The effect of plasma-assisted ball milling on preparation and sintering behavior of (Zr0.1429Hf0.1429Ce0.1429Y0.2857La0.2857)O2-δ high entropy fluorite oxide

Abstract

The sintering process of high entropy fluorite oxide ceramics prepared by the conventional solid-phase reaction method suffers from high single-phase synthesis temperature, low densities, and abnormal grain growth. To improve the sintering characteristics of high entropy fluorite oxide ceramics, the oxide mixture was dealt with dielectric barrier discharge plasma-assisted ball milling. The samples were analyzed using XRD, SEM, TEM, TG/DTG, visual high-temperature deformation analyzer, and nanoindentation meter. The results show that the plasma field activates the raw material powder and promotes powder finer.

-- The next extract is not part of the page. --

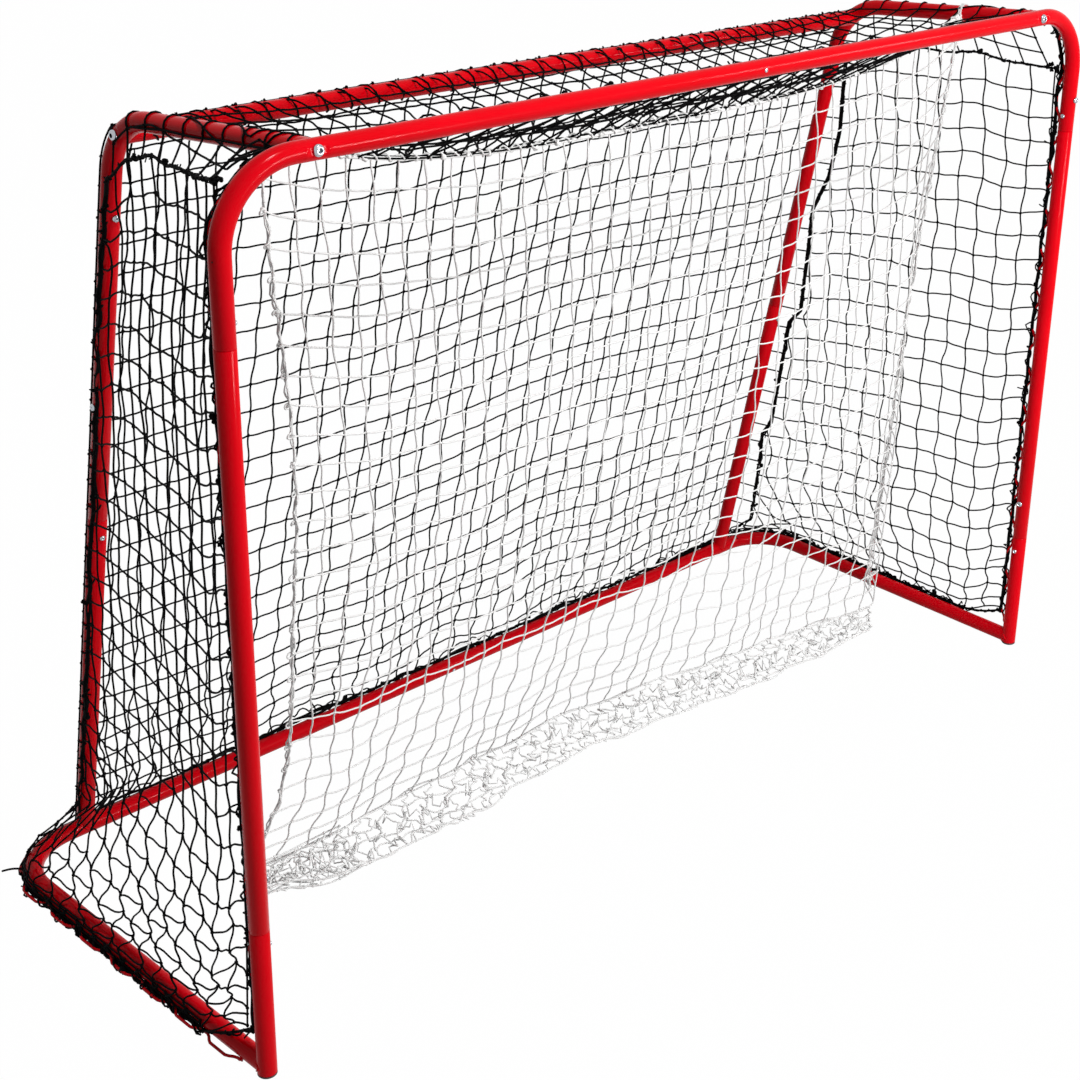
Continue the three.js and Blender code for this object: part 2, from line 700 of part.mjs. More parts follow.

The rapid heating effect of the plasma during the ball milling process causes micro-area sintering and micro-area melting on the powder surface, which increases the active sites of the solid phase reaction of the material, accelerates the mass transfer process, and improves the sintering activity. Compared with conventional ball milling, plasma-assisted ball milling reduces the single-phase synthesis temperature of high entropy ceramics from 1500 °C to 1300 °C. The sintered ceramic pellets have intact grain growth, no noticeable abnormal grain growth, and improved density and mechanical properties.